[DATA FOR THIS EXERCISE start]

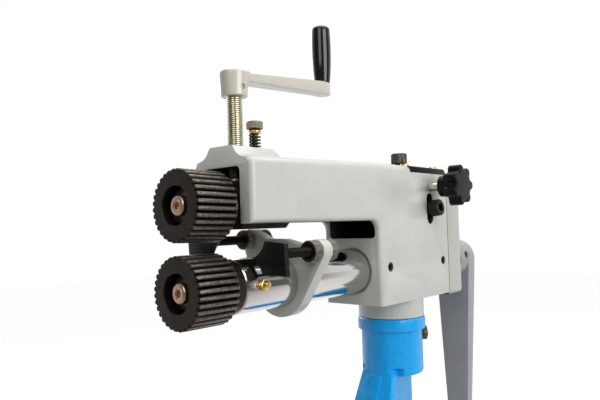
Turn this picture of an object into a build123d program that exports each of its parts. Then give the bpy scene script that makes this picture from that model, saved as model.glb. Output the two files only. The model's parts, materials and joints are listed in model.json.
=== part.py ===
"""Hand cranked sheet metal crimper with a bench clamp.

Sizes are in millimetres.  +X runs from the rollers back to the crank, +Y is the far side,
+Z is up.  The origin is the middle of the clamp's upper jaw face, which rests on the bench.
"""
import os
from math import acos, atan, cos, degrees, hypot, pi, radians, sin, sqrt, tan

from build123d import *

os.makedirs("parts", exist_ok=True)

# ---------------------------------------------------------------- driving dimensions
# rollers and spindles
ROLL_D = 50.0               # over the ribs
ROLL_LENGTH = 34.7
ROLL_GAP = 7.7              # between the rollers as drawn
RIBS = 32
RIB_HEIGHT = 1.2
RECESS_WALL = 3.5           # recess for the bolt, wider than the shaft's bore by this
ROLL_RECESS_DEPTH = 9.0
SHAFT_R = 10.0
COLLAR_R = 13.0             # shaft shoulder behind each roller
BOLT_HEAD_R = 7.0
BUSH_WALL = 5.0
TUBE_WALL = 5.05

# stations along the machine
THROAT_DEPTH = 177.25       # roller middle to the body's front face
BODY_LENGTH = 122.5
ARM_SETBACK = 41.4          # arm nose behind the roller face
TUBE_SETBACK = 45.7         # tube end behind the roller face
FEED_FROM_NOSE = 14.5       # feed screw axis behind the arm nose
LIFT_FROM_FEED = 20.0       # lift stud behind the feed screw
PIVOT_FROM_REAR = 34.1      # upper spindle's rear bearing, ahead of the body's rear face

# heights
AXIS_Z = 165.0              # lower spindle above the bench
BODY_BELOW_AXIS = 30.0
ARM_BELOW_UPPER = 12.7      # arm underside below the upper roller's axis
NOSE_ABOVE_UPPER = 33.9     # arm top at the nose above the upper roller's axis
BODY_ABOVE_PIVOT = 44.0     # body top above the upper spindle's rear bearing

# gears and rear cover
GEAR_TEETH = 20
GEAR_MODULE = 2.6
GEAR_ADDENDUM = 1.5
GEAR_DEDENDUM = 3.2
GEAR_WIDTH = 16.0
COVER_WALL = 3.2
COVER_DEPTH = 27.7
COVER_GAP = 0.8             # gear tips to the cover's inside
COVER_SEAM = 0.3

# fits
RUN = 0.05                  # radial clearance of a turning or sliding shaft
SEAT = 0.02                 # radial clearance of a fixed seat
APART = 0.3                 # between faces of parts that move

# casting
WALL = 5.8
BODY_FILLET = 4.0
TOP_FILLET = 6.0
NECK_HEIGHT = 16.7
SPIGOT_R = 20.0
SPIGOT_LENGTH = 45.0
WINDOW_HEIGHT = 15.7        # opening under the arm in the body's front face

# feed screw, lifting stud and bearing block
FEED_R = 6.0
FEED_PITCH = 1.5
BLOCK_HALF = 19.0
BLOCK_LENGTH = 48.0
BLOCK_ABOVE = 17.8          # block top above the upper axis
BLOCK_BELOW = 16.7
STUD_R = 3.0
STUD_SWAY = 1.8             # the stud swings forward by less than this as the rollers close
SPRING_WIRE_R = 0.6
SPRING_MEAN_R = 4.05
SPRING_TURNS = 3

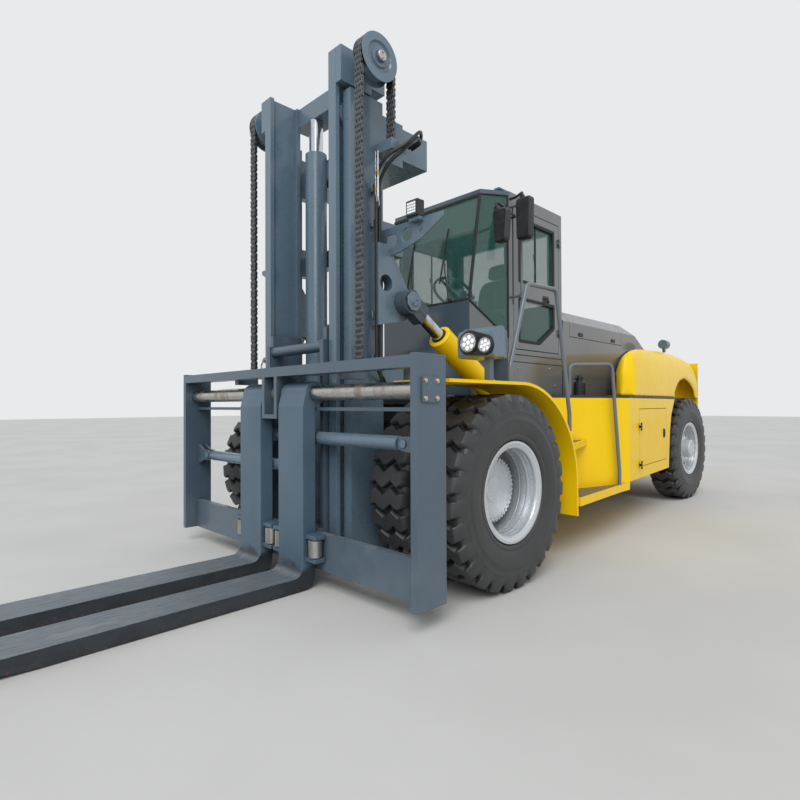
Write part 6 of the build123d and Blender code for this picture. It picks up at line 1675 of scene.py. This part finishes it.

[DATA FOR THIS EXERCISE end]

**EXERCISE AIM**:
Write out the whole listing exactly.

**RESPONSE TO THIS TASK**:
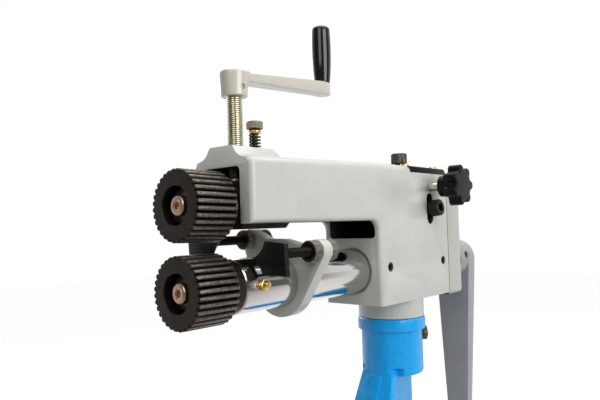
Turn this picture of an object into a build123d program that exports each of its parts. Then give the bpy scene script that makes this picture from that model, saved as model.glb. Output the two files only. The model's parts, materials and joints are listed in model.json.
=== part.py ===
"""Hand cranked sheet metal crimper with a bench clamp.

Sizes are in millimetres.  +X runs from the rollers back to the crank, +Y is the far side,
+Z is up.  The origin is the middle of the clamp's upper jaw face, which rests on the bench.
"""
import os
from math import acos, atan, cos, degrees, hypot, pi, radians, sin, sqrt, tan

from build123d import *

os.makedirs("parts", exist_ok=True)

# ---------------------------------------------------------------- driving dimensions
# rollers and spindles
ROLL_D = 50.0               # over the ribs
ROLL_LENGTH = 34.7
ROLL_GAP = 7.7              # between the rollers as drawn
RIBS = 32
RIB_HEIGHT = 1.2
RECESS_WALL = 3.5           # recess for the bolt, wider than the shaft's bore by this
ROLL_RECESS_DEPTH = 9.0
SHAFT_R = 10.0
COLLAR_R = 13.0             # shaft shoulder behind each roller
BOLT_HEAD_R = 7.0
BUSH_WALL = 5.0
TUBE_WALL = 5.05

# stations along the machine
THROAT_DEPTH = 177.25       # roller middle to the body's front face
BODY_LENGTH = 122.5
ARM_SETBACK = 41.4          # arm nose behind the roller face
TUBE_SETBACK = 45.7         # tube end behind the roller face
FEED_FROM_NOSE = 14.5       # feed screw axis behind the arm nose
LIFT_FROM_FEED = 20.0       # lift stud behind the feed screw
PIVOT_FROM_REAR = 34.1      # upper spindle's rear bearing, ahead of the body's rear face

# heights
AXIS_Z = 165.0              # lower spindle above the bench
BODY_BELOW_AXIS = 30.0
ARM_BELOW_UPPER = 12.7      # arm underside below the upper roller's axis
NOSE_ABOVE_UPPER = 33.9     # arm top at the nose above the upper roller's axis
BODY_ABOVE_PIVOT = 44.0     # body top above the upper spindle's rear bearing

# gears and rear cover
GEAR_TEETH = 20
GEAR_MODULE = 2.6
GEAR_ADDENDUM = 1.5
GEAR_DEDENDUM = 3.2
GEAR_WIDTH = 16.0
COVER_WALL = 3.2
COVER_DEPTH = 27.7
COVER_GAP = 0.8             # gear tips to the cover's inside
COVER_SEAM = 0.3

# fits
RUN = 0.05                  # radial clearance of a turning or sliding shaft
SEAT = 0.02                 # radial clearance of a fixed seat
APART = 0.3                 # between faces of parts that move

# casting
WALL = 5.8
BODY_FILLET = 4.0
TOP_FILLET = 6.0
NECK_HEIGHT = 16.7
SPIGOT_R = 20.0
SPIGOT_LENGTH = 45.0
WINDOW_HEIGHT = 15.7        # opening under the arm in the body's front face

# feed screw, lifting stud and bearing block
FEED_R = 6.0
FEED_PITCH = 1.5
BLOCK_HALF = 19.0
BLOCK_LENGTH = 48.0
BLOCK_ABOVE = 17.8          # block top above the upper axis
BLOCK_BELOW = 16.7
STUD_R = 3.0
STUD_SWAY = 1.8             # the stud swings forward by less than this as the rollers close
SPRING_WIRE_R = 0.6
SPRING_MEAN_R = 4.05
SPRING_TURNS = 3

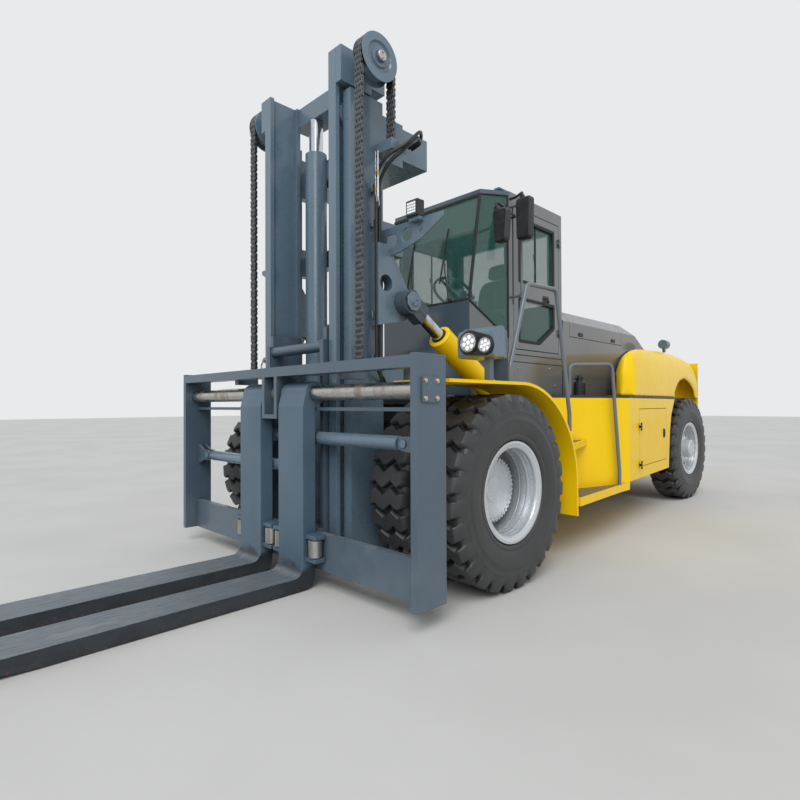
Write part 6 of the build123d and Blender code for this picture. It picks up at line 1675 of scene.py. This part finishes it.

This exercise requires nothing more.